• _GIVEN DATA_
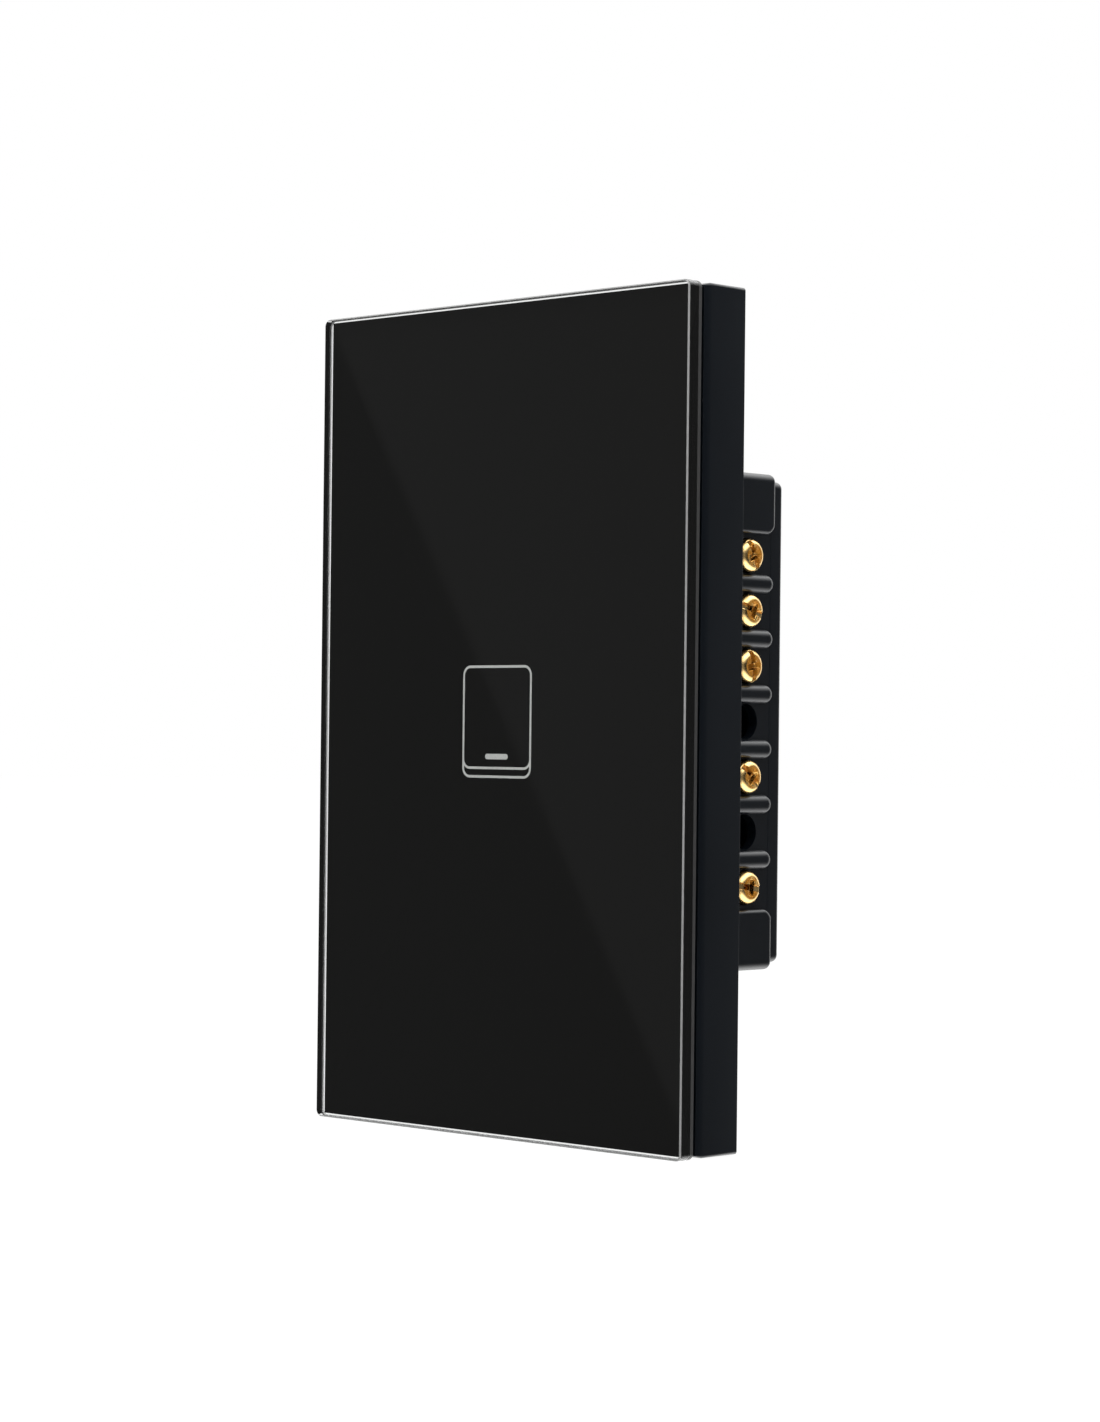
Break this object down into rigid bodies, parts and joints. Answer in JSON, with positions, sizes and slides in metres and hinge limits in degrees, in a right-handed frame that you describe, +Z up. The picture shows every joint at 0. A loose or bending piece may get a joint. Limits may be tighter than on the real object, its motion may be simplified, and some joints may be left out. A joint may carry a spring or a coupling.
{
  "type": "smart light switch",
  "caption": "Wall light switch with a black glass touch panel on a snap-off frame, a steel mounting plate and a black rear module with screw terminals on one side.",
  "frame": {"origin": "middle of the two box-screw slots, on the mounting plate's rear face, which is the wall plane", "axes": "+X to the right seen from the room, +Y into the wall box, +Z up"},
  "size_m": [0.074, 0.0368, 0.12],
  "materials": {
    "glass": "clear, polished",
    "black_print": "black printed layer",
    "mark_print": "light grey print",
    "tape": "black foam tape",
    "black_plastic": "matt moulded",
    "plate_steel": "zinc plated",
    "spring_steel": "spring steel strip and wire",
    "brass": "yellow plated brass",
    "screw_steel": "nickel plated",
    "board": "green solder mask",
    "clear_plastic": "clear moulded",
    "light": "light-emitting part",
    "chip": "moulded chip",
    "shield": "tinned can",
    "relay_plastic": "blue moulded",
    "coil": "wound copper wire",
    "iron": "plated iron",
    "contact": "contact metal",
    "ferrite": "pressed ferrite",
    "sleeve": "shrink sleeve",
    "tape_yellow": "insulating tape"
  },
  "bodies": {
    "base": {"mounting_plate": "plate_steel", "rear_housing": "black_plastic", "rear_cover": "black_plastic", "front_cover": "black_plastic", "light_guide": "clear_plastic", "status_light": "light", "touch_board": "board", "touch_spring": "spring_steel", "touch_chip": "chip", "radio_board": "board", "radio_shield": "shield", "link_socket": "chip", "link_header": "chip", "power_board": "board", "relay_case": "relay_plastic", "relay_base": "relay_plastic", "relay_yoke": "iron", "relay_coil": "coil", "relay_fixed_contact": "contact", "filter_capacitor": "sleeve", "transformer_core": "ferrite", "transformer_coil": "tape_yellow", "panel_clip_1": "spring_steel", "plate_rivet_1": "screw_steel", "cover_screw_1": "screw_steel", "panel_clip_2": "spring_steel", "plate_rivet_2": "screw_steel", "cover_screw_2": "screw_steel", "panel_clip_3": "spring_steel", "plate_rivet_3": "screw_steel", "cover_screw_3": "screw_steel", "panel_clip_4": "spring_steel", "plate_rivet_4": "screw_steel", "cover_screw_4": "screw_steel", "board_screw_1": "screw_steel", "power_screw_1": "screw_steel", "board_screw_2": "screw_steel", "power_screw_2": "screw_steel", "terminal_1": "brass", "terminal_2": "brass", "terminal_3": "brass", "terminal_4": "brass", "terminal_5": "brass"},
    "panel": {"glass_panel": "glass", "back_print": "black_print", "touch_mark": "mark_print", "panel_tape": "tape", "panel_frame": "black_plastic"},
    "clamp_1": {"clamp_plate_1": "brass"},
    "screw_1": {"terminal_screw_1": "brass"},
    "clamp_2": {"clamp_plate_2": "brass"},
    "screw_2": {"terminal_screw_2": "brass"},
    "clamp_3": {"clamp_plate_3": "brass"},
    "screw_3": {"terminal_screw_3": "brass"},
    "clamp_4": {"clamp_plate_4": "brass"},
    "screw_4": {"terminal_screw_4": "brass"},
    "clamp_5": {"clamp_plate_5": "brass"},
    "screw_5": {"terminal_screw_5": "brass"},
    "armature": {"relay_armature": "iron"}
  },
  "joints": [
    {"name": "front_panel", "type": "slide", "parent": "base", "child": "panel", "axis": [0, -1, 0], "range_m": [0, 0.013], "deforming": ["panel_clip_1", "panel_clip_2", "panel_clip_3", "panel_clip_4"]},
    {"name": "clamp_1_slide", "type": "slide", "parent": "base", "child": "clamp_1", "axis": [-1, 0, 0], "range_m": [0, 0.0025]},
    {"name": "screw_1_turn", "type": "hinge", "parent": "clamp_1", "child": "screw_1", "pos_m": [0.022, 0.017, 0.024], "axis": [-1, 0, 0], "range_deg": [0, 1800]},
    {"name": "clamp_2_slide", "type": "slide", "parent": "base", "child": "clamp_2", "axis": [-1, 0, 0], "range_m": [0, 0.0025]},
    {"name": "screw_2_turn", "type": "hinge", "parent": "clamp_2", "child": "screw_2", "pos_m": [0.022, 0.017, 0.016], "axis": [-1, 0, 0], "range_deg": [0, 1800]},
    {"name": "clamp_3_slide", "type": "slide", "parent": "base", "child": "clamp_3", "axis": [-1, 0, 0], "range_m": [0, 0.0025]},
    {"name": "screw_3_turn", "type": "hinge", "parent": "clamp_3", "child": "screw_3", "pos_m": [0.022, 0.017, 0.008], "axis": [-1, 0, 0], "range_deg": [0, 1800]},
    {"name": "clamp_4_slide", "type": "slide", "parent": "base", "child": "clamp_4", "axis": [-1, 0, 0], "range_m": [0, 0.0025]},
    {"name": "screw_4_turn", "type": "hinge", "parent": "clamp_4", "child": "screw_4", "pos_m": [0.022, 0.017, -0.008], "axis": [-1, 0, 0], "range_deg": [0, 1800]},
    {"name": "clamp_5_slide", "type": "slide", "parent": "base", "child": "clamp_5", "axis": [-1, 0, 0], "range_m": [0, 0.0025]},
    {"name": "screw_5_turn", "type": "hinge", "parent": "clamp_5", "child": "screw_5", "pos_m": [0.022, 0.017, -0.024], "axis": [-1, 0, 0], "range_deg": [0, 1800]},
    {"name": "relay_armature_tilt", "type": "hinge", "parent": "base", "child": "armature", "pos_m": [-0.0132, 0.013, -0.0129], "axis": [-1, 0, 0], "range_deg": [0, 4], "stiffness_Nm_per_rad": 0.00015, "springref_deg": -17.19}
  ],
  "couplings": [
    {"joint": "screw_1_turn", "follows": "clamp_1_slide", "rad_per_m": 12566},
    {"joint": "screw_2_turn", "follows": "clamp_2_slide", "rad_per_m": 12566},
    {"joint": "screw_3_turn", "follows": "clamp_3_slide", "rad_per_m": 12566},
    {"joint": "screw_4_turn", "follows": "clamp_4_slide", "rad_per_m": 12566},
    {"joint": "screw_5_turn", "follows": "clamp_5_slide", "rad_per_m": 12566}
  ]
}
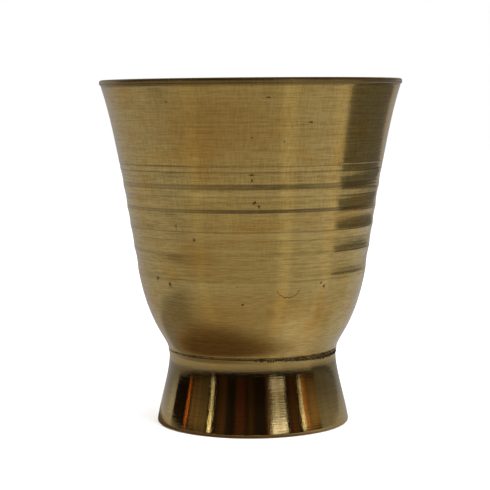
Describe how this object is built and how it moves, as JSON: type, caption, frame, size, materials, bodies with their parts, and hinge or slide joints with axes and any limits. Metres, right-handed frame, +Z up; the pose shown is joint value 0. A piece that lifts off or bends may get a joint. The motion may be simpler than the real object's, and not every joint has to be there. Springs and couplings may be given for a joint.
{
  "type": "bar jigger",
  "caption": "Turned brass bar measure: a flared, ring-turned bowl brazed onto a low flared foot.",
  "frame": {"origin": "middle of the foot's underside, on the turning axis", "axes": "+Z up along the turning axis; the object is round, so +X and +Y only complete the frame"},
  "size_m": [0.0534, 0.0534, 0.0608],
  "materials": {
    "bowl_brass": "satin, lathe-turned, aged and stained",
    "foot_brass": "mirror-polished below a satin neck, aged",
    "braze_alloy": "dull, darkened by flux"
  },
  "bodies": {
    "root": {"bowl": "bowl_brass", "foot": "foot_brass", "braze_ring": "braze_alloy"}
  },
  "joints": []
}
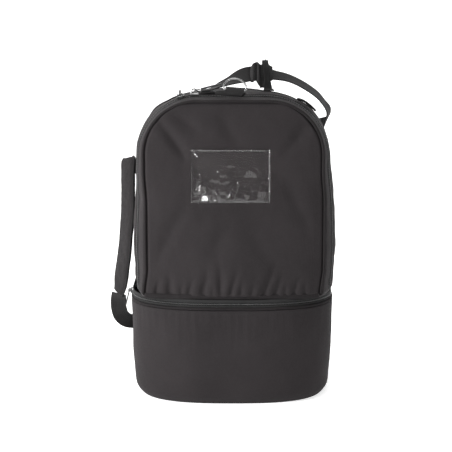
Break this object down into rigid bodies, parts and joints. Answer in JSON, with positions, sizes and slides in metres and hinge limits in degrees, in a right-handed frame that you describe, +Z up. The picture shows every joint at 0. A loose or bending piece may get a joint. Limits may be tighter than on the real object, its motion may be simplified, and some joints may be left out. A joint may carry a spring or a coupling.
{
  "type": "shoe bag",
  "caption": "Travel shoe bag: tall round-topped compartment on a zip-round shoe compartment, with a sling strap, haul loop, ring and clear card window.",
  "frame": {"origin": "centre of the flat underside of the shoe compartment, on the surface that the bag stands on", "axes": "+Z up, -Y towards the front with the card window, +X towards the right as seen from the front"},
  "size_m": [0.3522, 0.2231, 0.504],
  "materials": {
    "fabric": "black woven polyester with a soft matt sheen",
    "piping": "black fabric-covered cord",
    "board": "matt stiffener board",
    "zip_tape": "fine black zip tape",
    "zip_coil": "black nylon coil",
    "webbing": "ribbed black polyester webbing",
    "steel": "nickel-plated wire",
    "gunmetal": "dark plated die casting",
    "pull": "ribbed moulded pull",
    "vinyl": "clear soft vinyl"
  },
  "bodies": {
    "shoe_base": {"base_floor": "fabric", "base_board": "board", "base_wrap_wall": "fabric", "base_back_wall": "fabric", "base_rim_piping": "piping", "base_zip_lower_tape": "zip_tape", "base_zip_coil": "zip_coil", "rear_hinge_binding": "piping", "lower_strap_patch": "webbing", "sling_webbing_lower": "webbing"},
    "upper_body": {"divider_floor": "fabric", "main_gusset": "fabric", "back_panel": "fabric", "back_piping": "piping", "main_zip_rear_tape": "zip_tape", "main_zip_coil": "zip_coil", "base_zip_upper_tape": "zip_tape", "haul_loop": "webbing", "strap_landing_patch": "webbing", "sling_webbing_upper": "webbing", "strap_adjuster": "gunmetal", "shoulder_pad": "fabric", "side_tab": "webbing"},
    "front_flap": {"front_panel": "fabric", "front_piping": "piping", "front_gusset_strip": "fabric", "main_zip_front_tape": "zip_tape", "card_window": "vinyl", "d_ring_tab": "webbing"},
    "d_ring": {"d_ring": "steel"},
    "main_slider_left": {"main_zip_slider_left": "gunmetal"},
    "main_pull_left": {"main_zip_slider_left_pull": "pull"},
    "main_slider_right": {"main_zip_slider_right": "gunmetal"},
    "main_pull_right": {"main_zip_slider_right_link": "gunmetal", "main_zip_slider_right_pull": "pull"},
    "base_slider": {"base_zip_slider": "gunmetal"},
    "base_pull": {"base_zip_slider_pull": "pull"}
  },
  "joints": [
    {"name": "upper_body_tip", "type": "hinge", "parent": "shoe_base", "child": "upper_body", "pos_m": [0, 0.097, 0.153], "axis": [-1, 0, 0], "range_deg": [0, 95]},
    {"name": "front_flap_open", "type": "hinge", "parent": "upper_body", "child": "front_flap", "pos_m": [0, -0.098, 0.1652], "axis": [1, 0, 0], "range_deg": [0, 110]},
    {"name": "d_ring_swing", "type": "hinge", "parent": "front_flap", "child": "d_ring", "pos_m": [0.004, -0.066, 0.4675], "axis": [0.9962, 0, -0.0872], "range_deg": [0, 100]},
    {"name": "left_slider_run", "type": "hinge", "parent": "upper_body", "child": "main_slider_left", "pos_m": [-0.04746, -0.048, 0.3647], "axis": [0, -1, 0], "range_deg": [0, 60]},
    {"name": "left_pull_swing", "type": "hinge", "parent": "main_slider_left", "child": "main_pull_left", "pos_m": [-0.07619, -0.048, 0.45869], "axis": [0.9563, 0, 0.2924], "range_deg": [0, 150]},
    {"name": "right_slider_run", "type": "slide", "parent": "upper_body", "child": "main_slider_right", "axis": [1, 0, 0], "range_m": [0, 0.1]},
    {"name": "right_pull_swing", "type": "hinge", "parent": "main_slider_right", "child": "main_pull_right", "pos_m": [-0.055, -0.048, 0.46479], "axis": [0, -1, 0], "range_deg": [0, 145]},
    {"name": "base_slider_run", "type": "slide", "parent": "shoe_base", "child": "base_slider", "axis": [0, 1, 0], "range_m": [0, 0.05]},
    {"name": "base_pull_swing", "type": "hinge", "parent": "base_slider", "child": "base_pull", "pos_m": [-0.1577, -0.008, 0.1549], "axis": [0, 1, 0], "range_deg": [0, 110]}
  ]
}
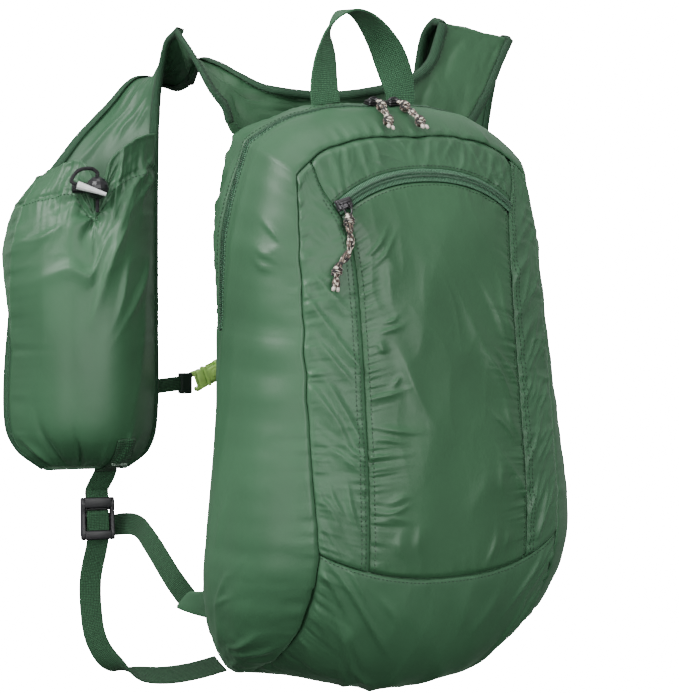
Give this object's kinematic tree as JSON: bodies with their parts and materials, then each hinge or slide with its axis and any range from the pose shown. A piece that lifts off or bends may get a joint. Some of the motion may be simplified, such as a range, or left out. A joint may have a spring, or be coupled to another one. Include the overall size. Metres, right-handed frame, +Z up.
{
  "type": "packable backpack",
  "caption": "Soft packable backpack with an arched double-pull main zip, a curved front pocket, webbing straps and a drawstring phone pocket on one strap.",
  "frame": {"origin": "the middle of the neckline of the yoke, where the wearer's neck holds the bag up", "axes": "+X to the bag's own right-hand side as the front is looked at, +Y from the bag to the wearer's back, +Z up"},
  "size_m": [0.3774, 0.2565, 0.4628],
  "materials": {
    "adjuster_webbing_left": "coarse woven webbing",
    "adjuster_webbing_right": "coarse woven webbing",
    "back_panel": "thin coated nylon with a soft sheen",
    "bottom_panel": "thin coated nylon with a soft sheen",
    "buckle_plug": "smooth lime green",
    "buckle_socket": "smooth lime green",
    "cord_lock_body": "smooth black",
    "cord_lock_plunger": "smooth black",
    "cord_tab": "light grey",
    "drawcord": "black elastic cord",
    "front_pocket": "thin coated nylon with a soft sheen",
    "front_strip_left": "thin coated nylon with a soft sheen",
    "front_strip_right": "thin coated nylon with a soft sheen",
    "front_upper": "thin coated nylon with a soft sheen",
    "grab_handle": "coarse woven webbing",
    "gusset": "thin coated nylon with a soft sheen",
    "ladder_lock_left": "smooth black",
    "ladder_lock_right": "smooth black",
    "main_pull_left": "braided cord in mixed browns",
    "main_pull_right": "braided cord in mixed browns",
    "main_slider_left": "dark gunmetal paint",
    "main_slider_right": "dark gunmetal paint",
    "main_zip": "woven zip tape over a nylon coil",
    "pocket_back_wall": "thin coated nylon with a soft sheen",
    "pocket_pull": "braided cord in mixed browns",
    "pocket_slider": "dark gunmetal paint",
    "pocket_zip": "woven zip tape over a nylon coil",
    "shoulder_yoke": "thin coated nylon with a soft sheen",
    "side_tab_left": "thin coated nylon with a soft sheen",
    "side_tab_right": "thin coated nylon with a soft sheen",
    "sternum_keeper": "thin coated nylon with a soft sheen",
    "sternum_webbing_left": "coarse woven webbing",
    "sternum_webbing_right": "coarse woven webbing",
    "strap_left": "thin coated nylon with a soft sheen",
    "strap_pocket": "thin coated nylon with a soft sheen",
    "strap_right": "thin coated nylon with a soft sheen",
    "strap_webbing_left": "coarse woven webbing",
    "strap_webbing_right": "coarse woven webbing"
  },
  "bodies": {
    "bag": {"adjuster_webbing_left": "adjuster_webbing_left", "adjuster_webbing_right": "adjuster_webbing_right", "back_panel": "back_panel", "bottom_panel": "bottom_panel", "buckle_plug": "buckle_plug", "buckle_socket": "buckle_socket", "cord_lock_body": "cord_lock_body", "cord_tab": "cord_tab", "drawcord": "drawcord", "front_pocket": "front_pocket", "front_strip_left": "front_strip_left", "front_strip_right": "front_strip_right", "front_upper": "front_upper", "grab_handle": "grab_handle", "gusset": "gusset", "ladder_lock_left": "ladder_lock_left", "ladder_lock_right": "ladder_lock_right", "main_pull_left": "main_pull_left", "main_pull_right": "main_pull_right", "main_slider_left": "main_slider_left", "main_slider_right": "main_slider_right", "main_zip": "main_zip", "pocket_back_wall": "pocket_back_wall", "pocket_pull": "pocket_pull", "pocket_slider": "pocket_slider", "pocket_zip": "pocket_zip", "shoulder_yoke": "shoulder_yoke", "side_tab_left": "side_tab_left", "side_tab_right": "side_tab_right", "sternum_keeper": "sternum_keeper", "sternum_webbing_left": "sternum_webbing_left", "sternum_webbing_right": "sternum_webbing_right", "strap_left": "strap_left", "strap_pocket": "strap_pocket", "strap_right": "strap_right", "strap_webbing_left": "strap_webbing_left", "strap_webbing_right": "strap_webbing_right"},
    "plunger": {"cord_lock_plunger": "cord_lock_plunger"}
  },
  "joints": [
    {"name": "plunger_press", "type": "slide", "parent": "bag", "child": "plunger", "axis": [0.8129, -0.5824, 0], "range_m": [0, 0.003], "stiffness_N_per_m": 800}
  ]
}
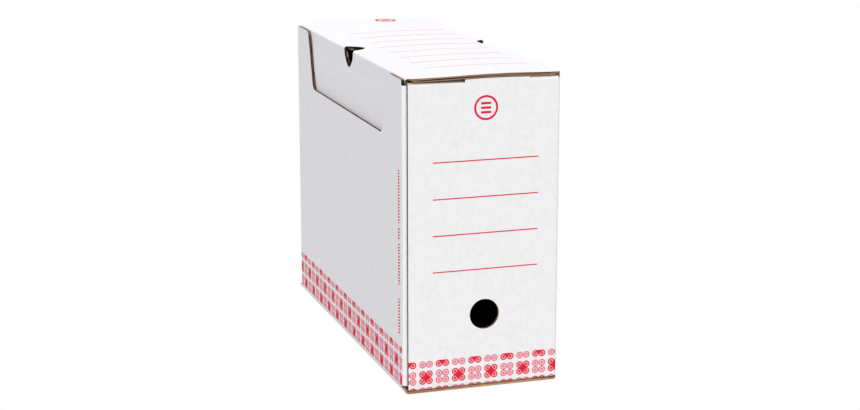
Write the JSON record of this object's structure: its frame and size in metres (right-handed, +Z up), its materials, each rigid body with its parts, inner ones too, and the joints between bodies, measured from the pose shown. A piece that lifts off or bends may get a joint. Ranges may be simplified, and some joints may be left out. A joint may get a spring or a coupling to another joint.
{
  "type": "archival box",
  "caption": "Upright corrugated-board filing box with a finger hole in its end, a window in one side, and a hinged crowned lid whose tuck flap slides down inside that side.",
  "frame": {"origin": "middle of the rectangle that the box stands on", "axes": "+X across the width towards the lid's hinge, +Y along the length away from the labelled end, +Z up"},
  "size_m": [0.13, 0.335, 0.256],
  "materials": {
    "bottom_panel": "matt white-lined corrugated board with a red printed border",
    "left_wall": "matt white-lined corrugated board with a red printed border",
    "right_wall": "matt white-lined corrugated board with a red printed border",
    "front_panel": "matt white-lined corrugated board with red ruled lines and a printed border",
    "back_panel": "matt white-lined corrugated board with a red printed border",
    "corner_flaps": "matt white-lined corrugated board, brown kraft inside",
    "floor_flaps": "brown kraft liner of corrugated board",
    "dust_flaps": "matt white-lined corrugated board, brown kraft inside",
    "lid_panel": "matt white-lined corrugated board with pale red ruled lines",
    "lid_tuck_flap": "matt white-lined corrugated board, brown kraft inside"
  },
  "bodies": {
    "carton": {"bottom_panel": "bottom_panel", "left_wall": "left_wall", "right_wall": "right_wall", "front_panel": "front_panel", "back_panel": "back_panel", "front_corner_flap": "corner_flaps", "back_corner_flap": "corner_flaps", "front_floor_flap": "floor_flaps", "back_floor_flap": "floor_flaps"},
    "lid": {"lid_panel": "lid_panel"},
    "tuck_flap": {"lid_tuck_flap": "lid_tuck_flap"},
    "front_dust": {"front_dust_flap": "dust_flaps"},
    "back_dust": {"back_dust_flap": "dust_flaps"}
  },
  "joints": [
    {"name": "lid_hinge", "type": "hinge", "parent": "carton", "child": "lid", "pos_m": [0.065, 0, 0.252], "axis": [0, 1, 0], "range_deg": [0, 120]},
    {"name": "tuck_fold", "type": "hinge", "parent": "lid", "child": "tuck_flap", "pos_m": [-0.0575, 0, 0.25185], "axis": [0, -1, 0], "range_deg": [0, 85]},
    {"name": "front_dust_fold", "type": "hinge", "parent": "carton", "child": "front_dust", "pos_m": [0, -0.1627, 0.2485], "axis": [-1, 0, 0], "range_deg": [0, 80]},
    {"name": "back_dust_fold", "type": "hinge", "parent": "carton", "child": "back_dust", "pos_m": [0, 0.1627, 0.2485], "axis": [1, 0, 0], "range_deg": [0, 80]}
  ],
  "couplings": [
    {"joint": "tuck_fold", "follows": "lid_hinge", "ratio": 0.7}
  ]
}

• _WRITTEN INSTRUCTION_
Check each line of the records for "handed" and copy the ones that contain it.

• _RESPONSE TO THE EXERCISE_
Break this object down into rigid bodies, parts and joints. Answer in JSON, with positions, sizes and slides in metres and hinge limits in degrees, in a right-handed frame that you describe, +Z up. The picture shows every joint at 0. A loose or bending piece may get a joint. Limits may be tighter than on the real object, its motion may be simplified, and some joints may be left out. A joint may carry a spring or a coupling.
Describe how this object is built and how it moves, as JSON: type, caption, frame, size, materials, bodies with their parts, and hinge or slide joints with axes and any limits. Metres, right-handed frame, +Z up; the pose shown is joint value 0. A piece that lifts off or bends may get a joint. The motion may be simpler than the real object's, and not every joint has to be there. Springs and couplings may be given for a joint.
Break this object down into rigid bodies, parts and joints. Answer in JSON, with positions, sizes and slides in metres and hinge limits in degrees, in a right-handed frame that you describe, +Z up. The picture shows every joint at 0. A loose or bending piece may get a joint. Limits may be tighter than on the real object, its motion may be simplified, and some joints may be left out. A joint may carry a spring or a coupling.
Give this object's kinematic tree as JSON: bodies with their parts and materials, then each hinge or slide with its axis and any range from the pose shown. A piece that lifts off or bends may get a joint. Some of the motion may be simplified, such as a range, or left out. A joint may have a spring, or be coupled to another one. Include the overall size. Metres, right-handed frame, +Z up.
Write the JSON record of this object's structure: its frame and size in metres (right-handed, +Z up), its materials, each rigid body with its parts, inner ones too, and the joints between bodies, measured from the pose shown. A piece that lifts off or bends may get a joint. Ranges may be simplified, and some joints may be left out. A joint may get a spring or a coupling to another joint.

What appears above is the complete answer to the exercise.